The Tigray conflict in Ethiopia, which took place from 2020 to 2022, saw thousands of Tigrayan women and girls suffer extreme reproductive violence, a distinct form of gender-based violence used as a weapon of war. Despite comprehensive evidence documenting systematic, deliberate, and ongoing sexual and reproductive violence, including mass rape, sexual slavery, forced pregnancy, and sexual torture, primarily perpetrated by Ethiopian National Defense Forces (ENDF), Eritrean troops, and allied militias, justice and accountability measures have been largely absent, according to a July 2025 investigative report by Physicians for Human Rights (PHR) and Peoples’ Journey for Justice and Accountability in the Horn of Africa (OJAH).

The report, titled "Bearing the Brunt: Reproductive Violence as a Weapon of War in Tigray," highlights the governments of Ethiopia and Eritrea's failure to respond to inquiries regarding accountability efforts, reinforcing a climate of impunity.
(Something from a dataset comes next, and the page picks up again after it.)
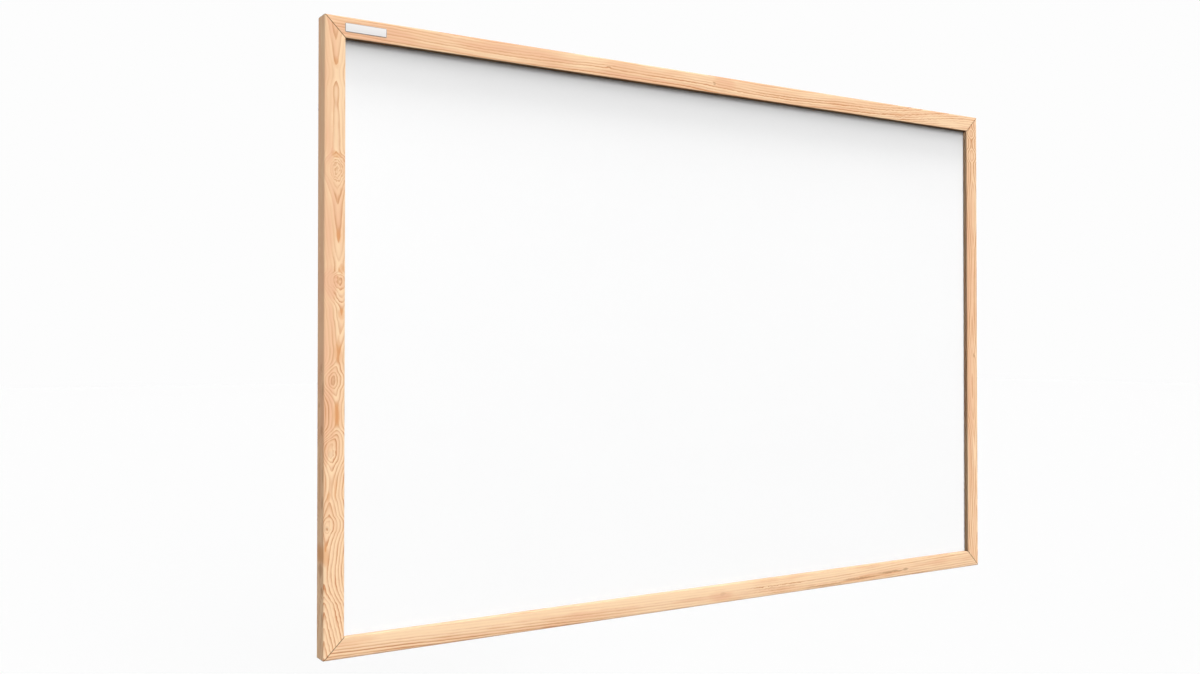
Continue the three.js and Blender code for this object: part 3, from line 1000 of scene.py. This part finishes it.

The premature shutdown of the UN’s justice mechanism under pressure from the Ethiopian government further emboldened perpetrators.

Sexual and reproductive violence has persisted even after the 2022 Cessation of Hostilities Agreement (CoHA), with nearly as many incidents recorded post-ceasefire as during active conflict. Harrowing details include gang rapes, sexual mutilation, forced pregnancies, and violence against women and girls ranging from ages eight to 69, with the use of ethnic slurs and death threats.

The reproductive violence documented constitutes war crimes, breaches of international humanitarian law, and violations of human rights treaties such as the African Charter and the Maputo Protocol regarding women’s rights and reproductive health. A coalition of NGOs has lodged a formal complaint at the African Commission on Human and Peoples’ Rights accusing Ethiopia of violating its obligations to prevent and punish sexual and reproductive violence.

The report also reveals that the violence was systematically targeted, with survivors identifying perpetrators largely as military and paramilitary actors from all sides, including the Tigray People’s Liberation Front (TPLF), Ethiopian federal forces, Eritrean troops, and Amhara militias, with ethnic and retaliatory motivations noted. Eritrean actors are implicated heavily in the violence but are not party to Ethiopia’s transitional justice processes, making official accountability nearly impossible under current frameworks.

The Maputo Protocol requires states to prevent and condemn gender-based violence against women in war and to ensure such acts are prosecuted as serious international crimes. However, Ethiopia has failed to bring perpetrators of sexual and reproductive violence to justice, with only a few soldiers convicted of rape and murder out of thousands of alleged perpetrators. Tigrayan survivors have received neither adequate justice nor reparations.

Calls from humanitarian and human rights organizations emphasize the urgent need for revived international justice mechanisms and political commitment to reparations and healing for survivors before these crimes escalate further. The UN's International Commission of Human Rights Experts on Ethiopia (ICHREE) has found that rape, sexual slavery, and sexual torture were committed as part of a large-scale attack on the Tigrayan civilian population, constituting crimes against humanity. Rape and other forms of gender-based violence are universally recognized as war crimes in internal conflicts.